Their bids might be high, but they were firm, no mandatory add-ons later.

“Eric may not have a managerial eye yet, but he will soon.”

Alice's smug assumption caught him off guard. Had Eric been wooed away by a competitor? “What do you mean?” he asked.

“Because you'll be stroked out in the hospital, or worse.”

“I'll take that under advisement.” The tension-pressed line of his lips relaxed. “In the meantime, keep your Tiggertude to yourself.”

If he couldn't finish it before the tour left— “Excuse me,” Alice interrupted in a bewildered voice. “Did you say Tiggertude?”

Did he? The cartoon character on Caroline's T-shirt laughed at him from the corner of his mind. Heat seeped up his neck. “I meant attitude.”

“I didn't know you were a Pooh fan.”

Winnie-the-Pooh. That's where he'd seen that tiger. “My daughter is.” The fact that this tiger had nothing to do with Karen and everything to do with a sleep-bedraggled woman with cute little raccoon eyes was none of Alice's business. “Well, that wraps it up for now. I have to get to work.”

“Keep up the
Tiggertude
.”

“Will do. Bye.”

Blaine hung up the phone and stared at the adjoining door to his daughter's room.
Now
he had an answer to her question as to why it mattered that a single guy should see a woman in a freshly bedraggled state. Because he would never shake the image from his mind, and because his secretary would never let him hear the end of this.

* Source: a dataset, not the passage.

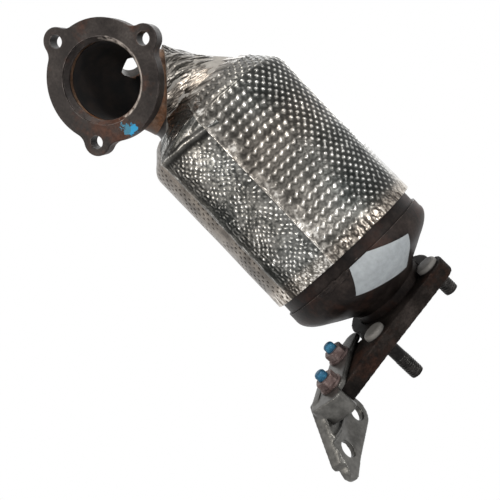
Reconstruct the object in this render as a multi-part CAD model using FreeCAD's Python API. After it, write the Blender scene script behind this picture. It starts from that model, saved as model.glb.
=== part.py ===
import FreeCAD, Part
import math
import os

from FreeCAD import Placement, Rotation, Vector

# Close-coupled catalytic converter with a foil heat shield. Millimetres, +Z up.
# The origin is the centre of the inlet bore on its gasket face, which faces -Y.
# The can stands along Z below and behind it, with its outlet at the bottom.

# Inlet flange
INLET_BORE_R = 26.0
INLET_MOUTH_R = 28.8
INLET_MOUTH_DEPTH = 1.5
INLET_FLARE_DEPTH = 3.0
INLET_FLANGE_R = 41.0
INLET_FLANGE_T = 10.0
INLET_BOLT_CIRCLE_R = 41.0
INLET_BOLT_ANGLES = (96.0, -4.0, 216.5)
INLET_BOLT_HOLE_R = 4.5
INLET_EAR_R = 9.5
INLET_EAR_BLEND_R = 9.0
INLET_SOCKET_START = 6.0
FLANGE_EDGE_R = 0.8

# Inlet elbow and cone
PIPE_R = 28.5
PIPE_WALL = 2.0
PIPE_FIT = 0.1
ELBOW_STRAIGHT = 4.0
ELBOW_REACH_Y = 30.0
ELBOW_SWING_X = 19.5
ELBOW_SWING_Z = -37.6
CONE_START = 0.56
CONE_WALL = 1.8
INLET_FLARE = ((0.0, 0.0), (0.35, 0.0), (0.5, 0.016), (0.62, 0.08), (0.74, 0.31), (0.82, 0.545),
               (0.88, 0.715), (0.94, 0.87), (1.0, 1.0))

# Sensor boss, for an M18 x 1.5 oxygen sensor
BOSS_R = 12.5
BOSS_BORE_R = 8.25
BOSS_HEIGHT = 9.0
BOSS_STATION = 0.33
BOSS_LEAN = (-0.02, 0.72, 0.69)

# Can, substrate and its packing
CAN_X = 24.3
CAN_Y = 59.9
CAN_R = 59.0
CAN_WALL = 1.5
CAN_TOP_Z = -75.0
COLLAR_LAP = 9.0
OUTLET_LAP = 5.0
CAN_END_GAP = 1.0
COLLAR_FIT = 0.05
COLLAR_WALL = 1.55
PACKING_T = 4.7
SUBSTRATE_LENGTH = 114.3
SUBSTRATE_TOP_GAP = 10.0
SUBSTRATE_BOTTOM_GAP = 7.7
SEAL_LENGTH = 6.0
SEAL_INSET = 1.0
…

The hotel dining room was busy with the breakfast buffet. The efficient Señora Marron had reserved two large tables for the Edenton group.

“Dad read me the riot act on door etiquette,” Karen complained to Annie as they stood in the buffet line. “I mean, it's not like anyone wasn't decent.”

“Sweetie, decent doesn't necessarily equal presentable.” Caroline maintained a gentle voice as opposed to the authoritarian tone she'd overheard earlier, beyond the adjoining door to their room.

Her urge to strangle the girl passed when she saw Karen's crestfallen face upon her return. “I don't know any man well enough to let him see me like that.”

Karen made a contrite grimace. “At least you didn't threaten to ground me for the rest of my life if I did it again. I just wanted to see if he was going with us today.”

“So . . . is he coming?” Annie asked.

“He said he'd be down after breakfast. Guess he ordered in.”

“Well, he must not be too mad at you.” Caroline hugged her forlorn charge. “And I obviously didn't scare him all the way back to PA.”

“Miz C, you couldn't scare a flea,” the girl said with a sheepish grin, not unlike her father's. “I don't think I've ever seen you mad.”

“I have,” Annie volunteered. “It's not a pretty sight.”

“Yeah, just remember that, kid.” Caroline flicked Karen's ponytail and, taking up a tray, focused on the long display of hot, lamp-lit, stainless steel.